Remember that you can't control how your co-parent communicates, but you can control how you respond. Each time you choose to respond to the real issue rather than the hostile tone, you're creating a small opportunity for better communication. Over time, these small opportunities can add up to significant improvements in your co-parenting dynamic.

Protecting Yourself While Staying Child-Focused

Consistently receiving hostile messages from your co-parent takes an emotional toll, and it's important to acknowledge that impact while still maintaining your commitment to healthy communication. You can protect your own wellbeing without stooping to their level or giving up on civil co-parenting entirely.

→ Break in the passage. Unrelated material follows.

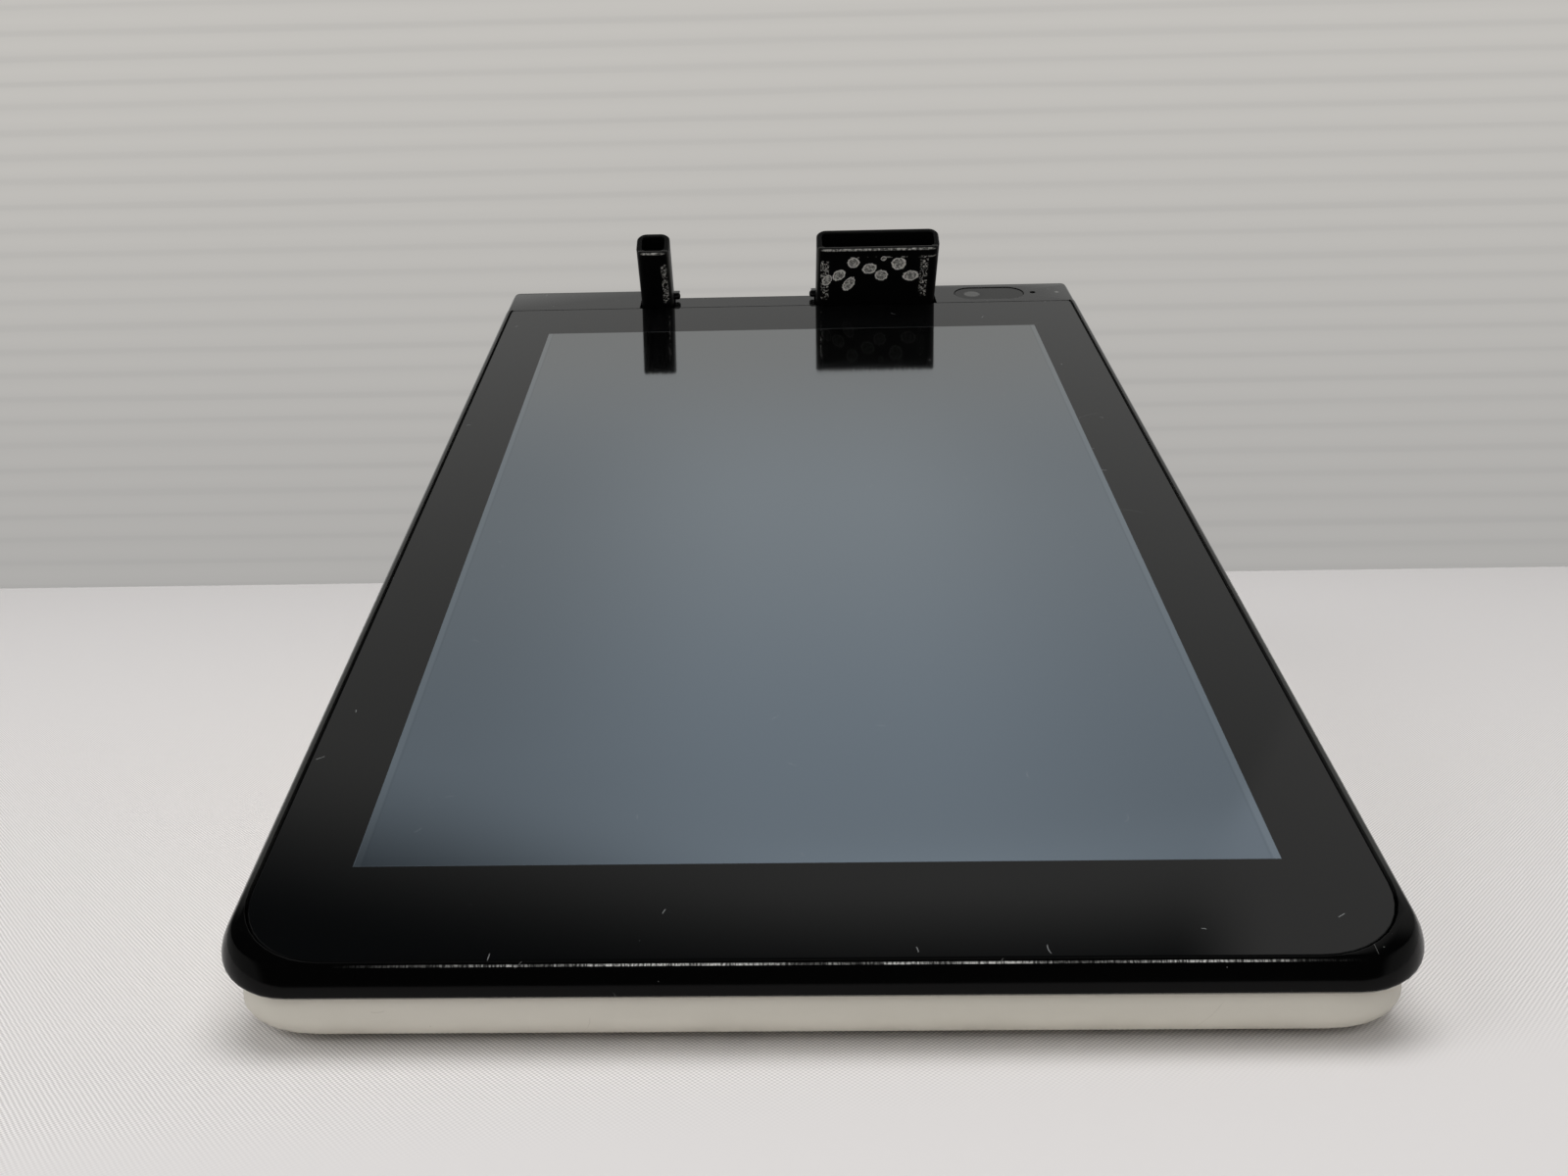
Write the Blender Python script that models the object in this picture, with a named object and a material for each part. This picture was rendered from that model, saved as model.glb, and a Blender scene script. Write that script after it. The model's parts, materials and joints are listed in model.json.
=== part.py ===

Set boundaries around when and how often you check messages from your co-parent. You don't need to be available for immediate responses to every hostile text, and creating some buffer time helps you maintain the pause-before-responding habit. Consider checking co-parenting messages at specific times rather than immediately when they arrive.

Document the communication patterns you're experiencing, both for your own clarity and in case you need to involve a mediator or court later. Keep screenshots of hostile messages, but focus on the pattern rather than relitigating each individual message. This documentation can be valuable if you need to request communication guidelines through legal channels.

Most importantly, remember why you're choosing this approach: your children benefit enormously when their parents can communicate civilly, even if that communication isn't warm or friendly. Every time you choose to respond to hostile co-parenting messages with calm problem-solving, you're modeling emotional regulation and conflict resolution for your kids. They may not see the messages directly, but they absolutely feel the difference between a household affected by constant parental conflict and one where problems get addressed constructively.